Nancy Holt, Sun Tunnels
Nearest Major Population Center:
Salt Lake City (109 miles away)
Nancy Holt, Sun Tunnels (1973-1976). Photos courtesy of Retis via Flickr.
A four-hour drive from Salt Lake City brings one to Sun Tunnels by Holt—a major land art pioneer. Sun Tunnels, one of the more significant if less heralded contributions to land art, is comprised of four cement tubes, measuring 18 feet long and 9 feet wide, arranged in an X formation. Holt drilled holes in the top of each pipe in the formation of constellations, such that one can step inside the tunnels to view the night sky in the light-polution free darkness of the American southwest. If you happen to be making a pilgrimage during the summer or winter solstice, the arrangement of the tunnels will frame the sun as it rises and sets, bathing the work in rich color. But for those of who cannot make the trip, the artist created a video of the piece in 1978—though seeing it on a computer screen does not do justice to the sublime beauty.
Michael Heizer, City
Nearest Major Population Center:
Las Vegas (130 miles)
Michael Heizer, Double Negative, 1969. © Michael Heizer. Photo by Tom Vinetz, courtesy of the artist and Gagosian Gallery.

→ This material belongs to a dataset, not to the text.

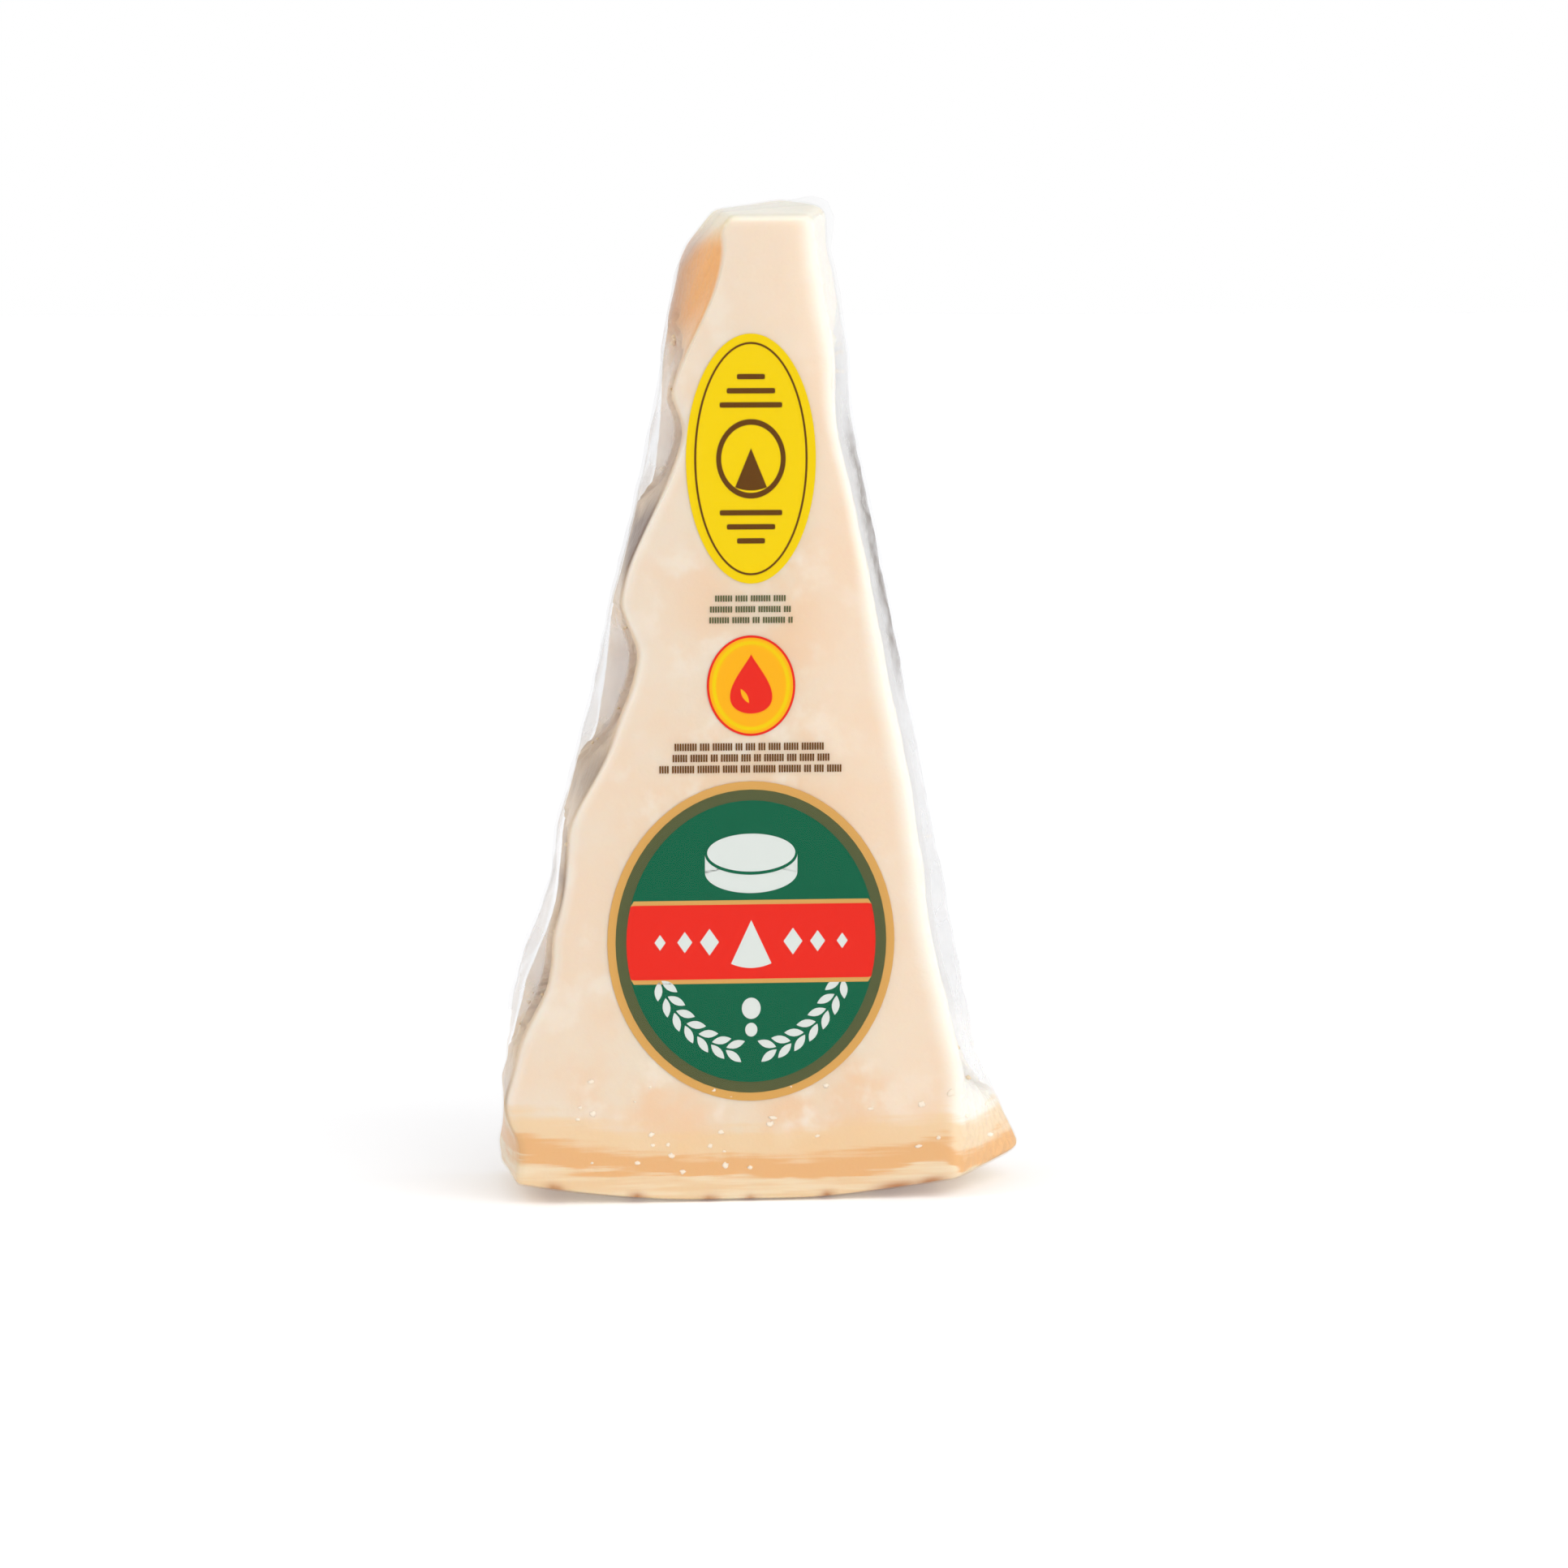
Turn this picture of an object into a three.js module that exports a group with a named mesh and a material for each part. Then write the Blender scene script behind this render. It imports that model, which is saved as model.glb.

Heizer is best known for Double Negative (1969), a piece that saw some 244,000 tons of rock moved to cut a pair of deep, rectangular slices into two opposites sides of a canyon. And though that piece was ambitious, Heizer’s City is on another scale. Under construction since 1972 and currently closed to the public, the work will be among the largest sculptures in history once finished (in 2015 the artist declared the piece “basically done” at an estimated cost of 17 million dollars). As the title suggests, it is comprised of a series of “complexes,” which can reach 80 feet in height. Given the scale and form, it has been described as “a kind of modern Chichen Itza” in the American desert. The work has also become political fodder, with Senator Harry Reid successfully pushing to have the land around it declared a natural monument. If he’s successful, it will be immune to the planned nuclear waste rail line running to Yucca Mountain that would have tarnished the landscape.